__Given problem__
The records that follow must be repeated verbatim, every one of them.

Entries with model source code
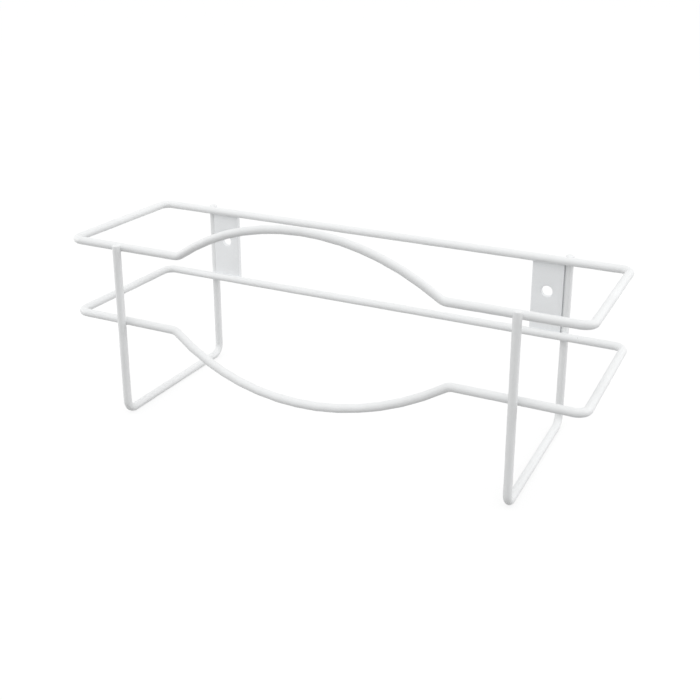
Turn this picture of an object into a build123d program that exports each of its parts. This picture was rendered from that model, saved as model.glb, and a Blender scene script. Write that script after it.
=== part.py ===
"""Wall-mounted wire holder for one box of disposable gloves, in millimetres.

Two closed wire hoops carry the box's sides. In the middle of the front, the upper
hoop arches up and the lower hoop arches down, which leaves an oval window for the
hand. Two U-shaped leg frames cross the hoops outside them and carry the box on
their bottom bars. Two flat wall plates stand between the hoops' back wires, beside
the legs, with one screw hole each.

Frame: +X to the right seen from the front, +Y towards the wall, +Z up. The origin
is midway between the two screw holes, on the plates' back faces.
"""

import os
from math import cos, radians, sin, sqrt

from build123d import *

# Wire
wire_diameter = 4.0
weld_sink = 0.4            # how far two crossing wires are pressed into each other
bend_kinks = 4             # equal kinks that stand for the round of a right-angled bend

# Hoops
bay_width = 256.0          # clear width inside a hoop
bay_depth = 71.5           # clear depth inside a hoop
hoop_pitch = 38.3          # between the two hoops' centre lines
hoop_corner_radius = 5.0   # on the wire's centre line

# Arches in the hoops' front wires
upper_arch_span = 134.0    # between the points where the arc meets the front wire's line
upper_arch_rise = 21.7
upper_arch_lean = 3.0      # degrees forward of upright
lower_arch_span = 141.5
lower_arch_drop = 21.3
lower_arch_lean = 20.0     # degrees forward of plumb
arch_bend_radius = 7.0     # where an arch leaves the straight wire

# Leg frames
leg_inset = 29.6           # from a side wire's centre line in to the leg's
bar_below_hoop = 47.8      # from the lower hoop's centre line down to the bottom bar's
leg_bend_radius = 5.5
leg_end_chamfer = 0.5      # broken rim of a cut wire end

# Wall plates
plate_width = 15.4
plate_thickness = 2.5
plate_front_set = 0.9      # the plate's front face lies this far behind the hoop's centre line
plate_leg_sink = 0.2       # the plate's outer edge is pressed this far into the leg's wire
plate_edge_round = 0.4
screw_hole_diameter = 5.5
screw_above_hoop = 21.5    # from the lower hoop's centre line up to the screw holes

# Levels and planes that follow
wire_radius = wire_diameter / 2
lower_level = -screw_above_hoop
upper_level = lower_level + hoop_pitch
bar_level = lower_level - bar_below_hoop
leg_top = upper_level + wire_radius
back_line = -(plate_thickness + plate_front_set)
front_line = back_line - bay_depth - wire_diameter
half_width = (bay_width + wire_diameter) / 2
leg_offset = wire_diameter - weld_sink
leg_x = half_width - leg_inset
plate_outer = leg_x - wire_radius + plate_leg_sink
plate_centre = plate_outer - plate_width / 2


def swept_wire(path):
    """Round wire along a path, mitred where the path has a kink."""
    start = Plane(origin=path @ 0, z_dir=path % 0)
    return sweep(start * Circle(wire_radius), path=path, transition=Transition.RIGHT)


def bend(before, corner, after, radius):
    """Kinks of a right-angled bend: the polygon that stands round its arc.

    The arc touches the two lines that meet in the corner. Equal kinks keep the
    wire's section round and its facets few.
    """
    inward = (before - corner).normalized() + (after - corner).normalized()
    centre = corner + inward * radius
    start = (before - corner).normalized() * radius + corner - centre
    axis = start.cross(corner - centre)
    step = 90 / bend_kinks
    reach = 1 / cos(radians(step / 2))
    return [
        centre + start.rotate(Axis((0, 0, 0), axis), (i + 0.5) * step) * reach
        for i in range(bend_kinks)
    ]


def arch_edges(span, height, lean, level, side):
    """Arch of the front wire from left to right: bend, arc, bend.

    side is 1 for an arch that rises and -1 for one that drops. The arc's plane is
    turned about the front wire's line by lean degrees, so that its middle comes
    forward.
    """
    half = span / 2
    arc_radius = (half**2 + height**2) / (2 * height)
    arc_centre = height - arc_radius
    reach = arc_radius + arch_bend_radius
    bend_x = sqrt(reach**2 - (arch_bend_radius - arc_centre) ** 2)
    share = arc_radius / reach
    touch_x = bend_x * share
    touch_h = arc_centre + (arch_bend_radius - arc_centre) * share
    turn = Vector(-bend_x, arc_centre - arch_bend_radius).normalized() + Vector(0, -1)
    mid = Vector(bend_x, arch_bend_radius) + turn.normalized() * arch_bend_radius

    def place(x, h):
        forward = h * sin(radians(lean))
        return Vector(x, front_line - forward, level + side * h * cos(radians(lean)))

    return [
        ThreePointArc(place(-bend_x, 0), place(-mid.X, mid.Y), place(-touch_x, touch_h)),
        ThreePointArc(place(-touch_x, touch_h), place(0, height), place(touch_x, touch_h)),
        ThreePointArc(place(touch_x, touch_h), place(mid.X, mid.Y), place(bend_x, 0)),
    ]


def hoop(span, height, lean, level, side):
    """Closed hoop: the arched front wire, two side wires and the back wire."""
    arch = arch_edges(span, height, lean, level, side)
    corners = [
        Vector(half_width, front_line, level),
        Vector(half_width, back_line, level),
        Vector(-half_width, back_line, level),
        Vector(-half_width, front_line, level),
    ]
    start, end = arch[-1] @ 1, arch[0] @ 0
    line = [start, *corners, end]
    points = [start]
    for before, corner, after in zip(line, corners, line[2:]):
        points += bend(before, corner, after, hoop_corner_radius)
    rest = Polyline(*points, end)
    return swept_wire(Wire([*arch, *rest.edges()]))


def leg_frame(x, hoops):
    """U of wire: front leg, bottom bar and back leg, saddled where it crosses the hoops."""
    leg_front = front_line - leg_offset
    leg_back = back_line + leg_offset
    front_top = Vector(x, leg_front, leg_top)
    front_foot = Vector(x, leg_front, bar_level)
    back_foot = Vector(x, leg_back, bar_level)
    back_top = Vector(x, leg_back, leg_top)
    path = Polyline(
        front_top,
        *bend(front_top, front_foot, back_foot, leg_bend_radius),
        *bend(front_foot, back_foot, back_top, leg_bend_radius),
        back_top,
    )
    frame = swept_wire(path)
    rims = frame.faces().filter_by_position(Axis.Z, leg_top - 0.01, leg_top + 0.01).edges()
    frame = chamfer(rims, leg_end_chamfer)
    for crossed in hoops:
        frame -= crossed
    return frame


def wall_plate(side, wires):
    """Flat plate between the back wires, coped to the round of the wires that it meets."""
    middle = (upper_level + lower_level) / 2
    plate = Pos(side * plate_centre, -plate_thickness / 2, middle) * Box(
        plate_width, plate_thickness, hoop_pitch
    )
    plate = fillet(plate.edges().filter_by(Axis.Z), plate_edge_round)
    plate -= Pos(side * plate_centre, -plate_thickness / 2, 0) * Rot(90, 0, 0) * Cylinder(
        screw_hole_diameter / 2, 2 * plate_thickness
    )
    for met in wires:
        plate -= met
    return plate


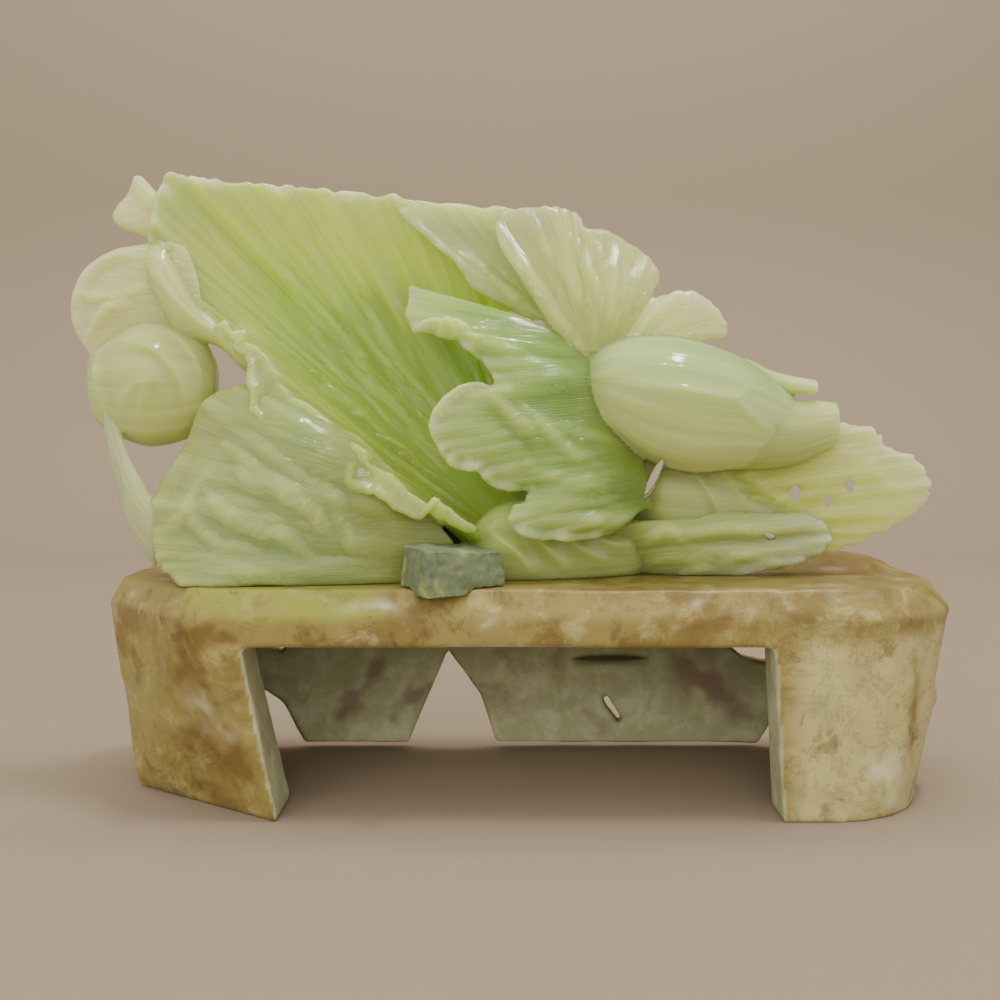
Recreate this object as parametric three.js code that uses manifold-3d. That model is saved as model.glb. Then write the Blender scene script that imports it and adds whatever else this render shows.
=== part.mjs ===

__Expected output__
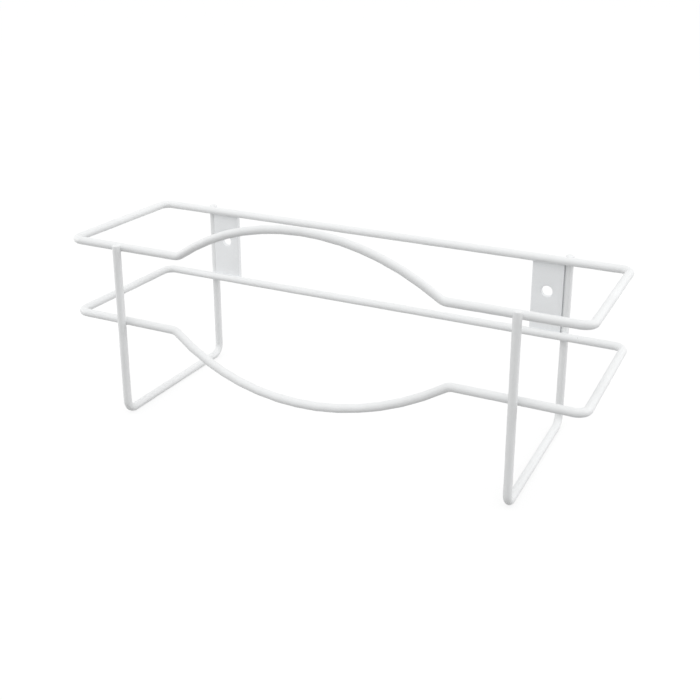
Turn this picture of an object into a build123d program that exports each of its parts. This picture was rendered from that model, saved as model.glb, and a Blender scene script. Write that script after it.
=== part.py ===
"""Wall-mounted wire holder for one box of disposable gloves, in millimetres.

Two closed wire hoops carry the box's sides. In the middle of the front, the upper
hoop arches up and the lower hoop arches down, which leaves an oval window for the
hand. Two U-shaped leg frames cross the hoops outside them and carry the box on
their bottom bars. Two flat wall plates stand between the hoops' back wires, beside
the legs, with one screw hole each.

Frame: +X to the right seen from the front, +Y towards the wall, +Z up. The origin
is midway between the two screw holes, on the plates' back faces.
"""

import os
from math import cos, radians, sin, sqrt

from build123d import *

# Wire
wire_diameter = 4.0
weld_sink = 0.4            # how far two crossing wires are pressed into each other
bend_kinks = 4             # equal kinks that stand for the round of a right-angled bend

# Hoops
bay_width = 256.0          # clear width inside a hoop
bay_depth = 71.5           # clear depth inside a hoop
hoop_pitch = 38.3          # between the two hoops' centre lines
hoop_corner_radius = 5.0   # on the wire's centre line

# Arches in the hoops' front wires
upper_arch_span = 134.0    # between the points where the arc meets the front wire's line
upper_arch_rise = 21.7
upper_arch_lean = 3.0      # degrees forward of upright
lower_arch_span = 141.5
lower_arch_drop = 21.3
lower_arch_lean = 20.0     # degrees forward of plumb
arch_bend_radius = 7.0     # where an arch leaves the straight wire

# Leg frames
leg_inset = 29.6           # from a side wire's centre line in to the leg's
bar_below_hoop = 47.8      # from the lower hoop's centre line down to the bottom bar's
leg_bend_radius = 5.5
leg_end_chamfer = 0.5      # broken rim of a cut wire end

# Wall plates
plate_width = 15.4
plate_thickness = 2.5
plate_front_set = 0.9      # the plate's front face lies this far behind the hoop's centre line
plate_leg_sink = 0.2       # the plate's outer edge is pressed this far into the leg's wire
plate_edge_round = 0.4
screw_hole_diameter = 5.5
screw_above_hoop = 21.5    # from the lower hoop's centre line up to the screw holes

# Levels and planes that follow
wire_radius = wire_diameter / 2
lower_level = -screw_above_hoop
upper_level = lower_level + hoop_pitch
bar_level = lower_level - bar_below_hoop
leg_top = upper_level + wire_radius
back_line = -(plate_thickness + plate_front_set)
front_line = back_line - bay_depth - wire_diameter
half_width = (bay_width + wire_diameter) / 2
leg_offset = wire_diameter - weld_sink
leg_x = half_width - leg_inset
plate_outer = leg_x - wire_radius + plate_leg_sink
plate_centre = plate_outer - plate_width / 2


def swept_wire(path):
    """Round wire along a path, mitred where the path has a kink."""
    start = Plane(origin=path @ 0, z_dir=path % 0)
    return sweep(start * Circle(wire_radius), path=path, transition=Transition.RIGHT)


def bend(before, corner, after, radius):
    """Kinks of a right-angled bend: the polygon that stands round its arc.

    The arc touches the two lines that meet in the corner. Equal kinks keep the
    wire's section round and its facets few.
    """
    inward = (before - corner).normalized() + (after - corner).normalized()
    centre = corner + inward * radius
    start = (before - corner).normalized() * radius + corner - centre
    axis = start.cross(corner - centre)
    step = 90 / bend_kinks
    reach = 1 / cos(radians(step / 2))
    return [
        centre + start.rotate(Axis((0, 0, 0), axis), (i + 0.5) * step) * reach
        for i in range(bend_kinks)
    ]


def arch_edges(span, height, lean, level, side):
    """Arch of the front wire from left to right: bend, arc, bend.

    side is 1 for an arch that rises and -1 for one that drops. The arc's plane is
    turned about the front wire's line by lean degrees, so that its middle comes
    forward.
    """
    half = span / 2
    arc_radius = (half**2 + height**2) / (2 * height)
    arc_centre = height - arc_radius
    reach = arc_radius + arch_bend_radius
    bend_x = sqrt(reach**2 - (arch_bend_radius - arc_centre) ** 2)
    share = arc_radius / reach
    touch_x = bend_x * share
    touch_h = arc_centre + (arch_bend_radius - arc_centre) * share
    turn = Vector(-bend_x, arc_centre - arch_bend_radius).normalized() + Vector(0, -1)
    mid = Vector(bend_x, arch_bend_radius) + turn.normalized() * arch_bend_radius

    def place(x, h):
        forward = h * sin(radians(lean))
        return Vector(x, front_line - forward, level + side * h * cos(radians(lean)))

    return [
        ThreePointArc(place(-bend_x, 0), place(-mid.X, mid.Y), place(-touch_x, touch_h)),
        ThreePointArc(place(-touch_x, touch_h), place(0, height), place(touch_x, touch_h)),
        ThreePointArc(place(touch_x, touch_h), place(mid.X, mid.Y), place(bend_x, 0)),
    ]


def hoop(span, height, lean, level, side):
    """Closed hoop: the arched front wire, two side wires and the back wire."""
    arch = arch_edges(span, height, lean, level, side)
    corners = [
        Vector(half_width, front_line, level),
        Vector(half_width, back_line, level),
        Vector(-half_width, back_line, level),
        Vector(-half_width, front_line, level),
    ]
    start, end = arch[-1] @ 1, arch[0] @ 0
    line = [start, *corners, end]
    points = [start]
    for before, corner, after in zip(line, corners, line[2:]):
        points += bend(before, corner, after, hoop_corner_radius)
    rest = Polyline(*points, end)
    return swept_wire(Wire([*arch, *rest.edges()]))


def leg_frame(x, hoops):
    """U of wire: front leg, bottom bar and back leg, saddled where it crosses the hoops."""
    leg_front = front_line - leg_offset
    leg_back = back_line + leg_offset
    front_top = Vector(x, leg_front, leg_top)
    front_foot = Vector(x, leg_front, bar_level)
    back_foot = Vector(x, leg_back, bar_level)
    back_top = Vector(x, leg_back, leg_top)
    path = Polyline(
        front_top,
        *bend(front_top, front_foot, back_foot, leg_bend_radius),
        *bend(front_foot, back_foot, back_top, leg_bend_radius),
        back_top,
    )
    frame = swept_wire(path)
    rims = frame.faces().filter_by_position(Axis.Z, leg_top - 0.01, leg_top + 0.01).edges()
    frame = chamfer(rims, leg_end_chamfer)
    for crossed in hoops:
        frame -= crossed
    return frame


def wall_plate(side, wires):
    """Flat plate between the back wires, coped to the round of the wires that it meets."""
    middle = (upper_level + lower_level) / 2
    plate = Pos(side * plate_centre, -plate_thickness / 2, middle) * Box(
        plate_width, plate_thickness, hoop_pitch
    )
    plate = fillet(plate.edges().filter_by(Axis.Z), plate_edge_round)
    plate -= Pos(side * plate_centre, -plate_thickness / 2, 0) * Rot(90, 0, 0) * Cylinder(
        screw_hole_diameter / 2, 2 * plate_thickness
    )
    for met in wires:
        plate -= met
    return plate


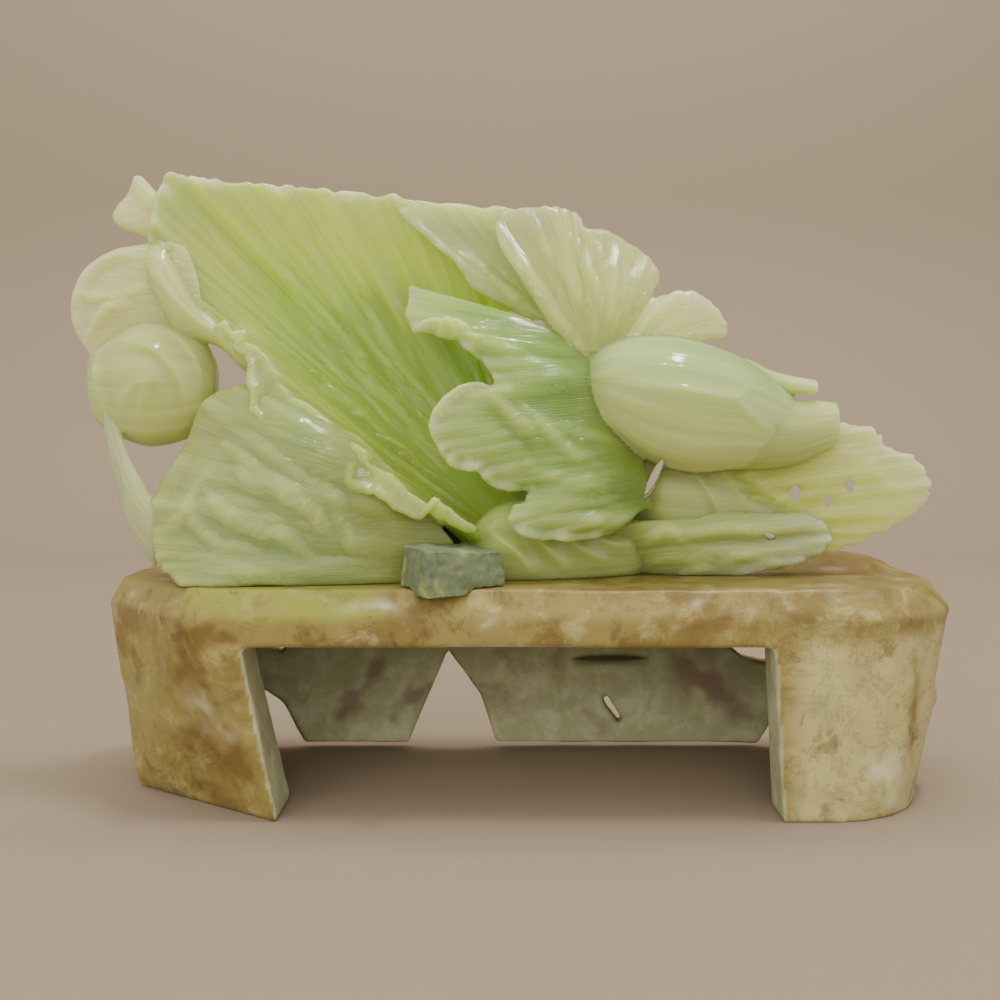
Recreate this object as parametric three.js code that uses manifold-3d. That model is saved as model.glb. Then write the Blender scene script that imports it and adds whatever else this render shows.
=== part.mjs ===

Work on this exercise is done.